Nabbings aside, however, I have been arrested — ARRESTED BY ALL THE NEON, THAT IS! Just take a look:
And the list of neon sh*t goes on and on. They even have a neon Jesus. But, hey, I was told not to expect anything less from Alumbrados, Medellín’s annual festival of lights and one of the city’s only claims to fame that doesn’t have to do with Mr. Escobar and slitting people’s throats for coke.
And speaking of coke, other than the cola variety, I haven’t seen any of that at all. In fact, according to a local, cocaine is a rare recreational experience around here and if it’s done, it’s only done by the super-rich in Poblado, the neighborhood where all the rich people live. But even then, “they prefer weed.” And speaking of weed, it’s hard to walk down the street without getting a good whiff. In fact, I’m probably high right now from all the secondary smoke.
Where are my Cheetos?*
But at least I’m not experiencing any secondary fumes from all the glue-sniffing.
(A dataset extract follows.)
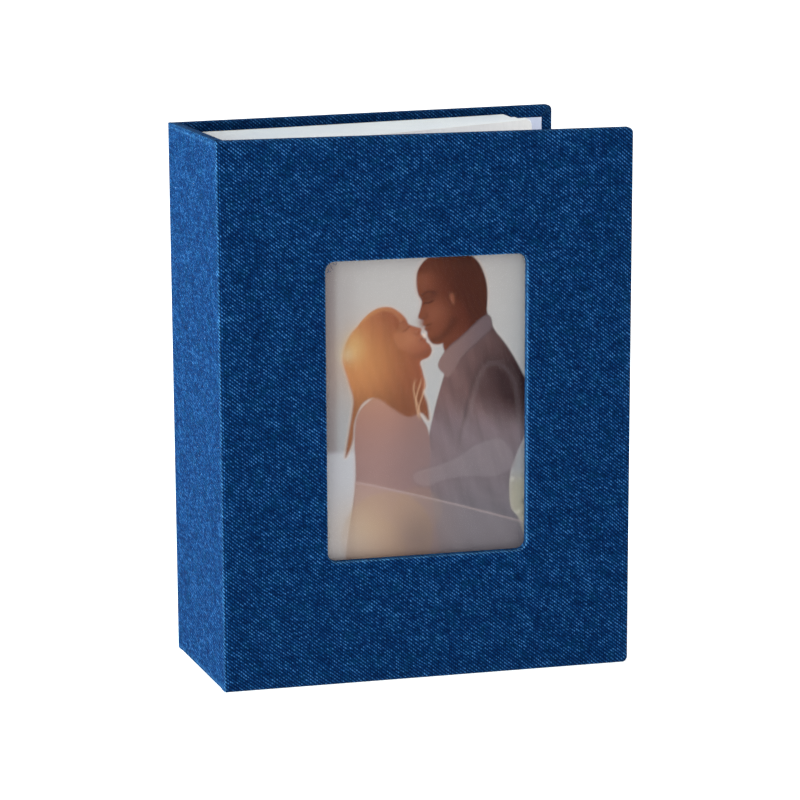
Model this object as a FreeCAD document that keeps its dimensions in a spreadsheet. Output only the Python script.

Yeah. Glue-sniffing. Apparently, it’s cheap, potent and widely available. Unlike liquor, which you can drink openly here, people keep their glue bottles in little black plastic bags, which they hold up to their noses before stumbling off to a corner to speak with a child prostitute. Yeah. Child prostitution. Seems like Colombia’s tourism department failed to include those images in their little vignette.
Honestly, it’s startling and disturbing how young some of the “working girls” are here. I’d say the average hooker-age is probably 12. The average john, or “juan” (which they really do say here) is probably 25 or 30 or older.
*think of a good segue, Marissa, think of a good segue…think of a good segue…thinking of a good…*
Um, Merry Christmas?
Sh*t.
OK, so we went from neon to child prostitution. That’s what you get here. I keep it real, even when it goes wrong.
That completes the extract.